The bottom line for the government is to effectively control health care costs, do everything you can to further implementation of personalized medicine and the building of patient-specific genomic and epigenomic databases..
The future of medicine lies squarely in one’s own genetic code. Imagine the effectiveness of any medication that was designed with your specific DNA and RNA coding in mind. Unintended consequences would be rare. Most side effects could be controlled simply by switching off various genes or receptors. Indeed, as Arthur C. Clark put it “sufficiently advanced technology will be indistinguishable from magic.” Tri-corders anyone?

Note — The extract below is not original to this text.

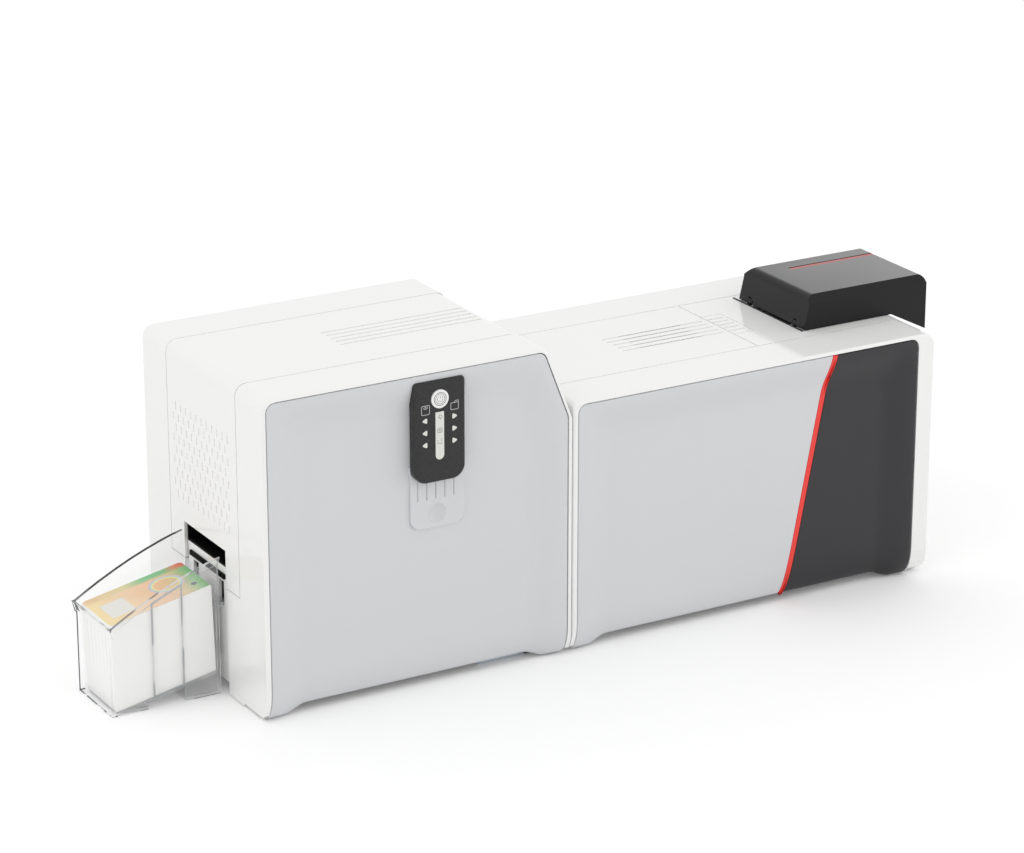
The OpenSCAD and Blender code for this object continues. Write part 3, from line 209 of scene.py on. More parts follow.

While I agree with you about the importance of knowing our genes and what they tell us for medicine, I think the equivalent of the tricoder will have to take not only our genes and gene variations into acount but also the states of our epigenomes, changes in the DNA and histones that are tissue-specific and acquired during life and even inherited. What I am saying is that after each of us gets his or her genome completely sequenced and all gene variations cataloged, that will not be enough to characterize our states for protection against or cure of all diseases. We will also have to get our epigenomic markers cataloged – DNA methylation and histone acetylation profiles to start with, and that is an immense and tissue-specific job. Moreover,these epigenetic markers change with time. So, as we move forward we will get more and more “magical” cures. In fact, we already have a lot of such cures from the viewpoint of a century ago. But it will be a long long time before we can aim a tricoder and cure almost anything. Like you, I am optimistic that we can and willkeep going.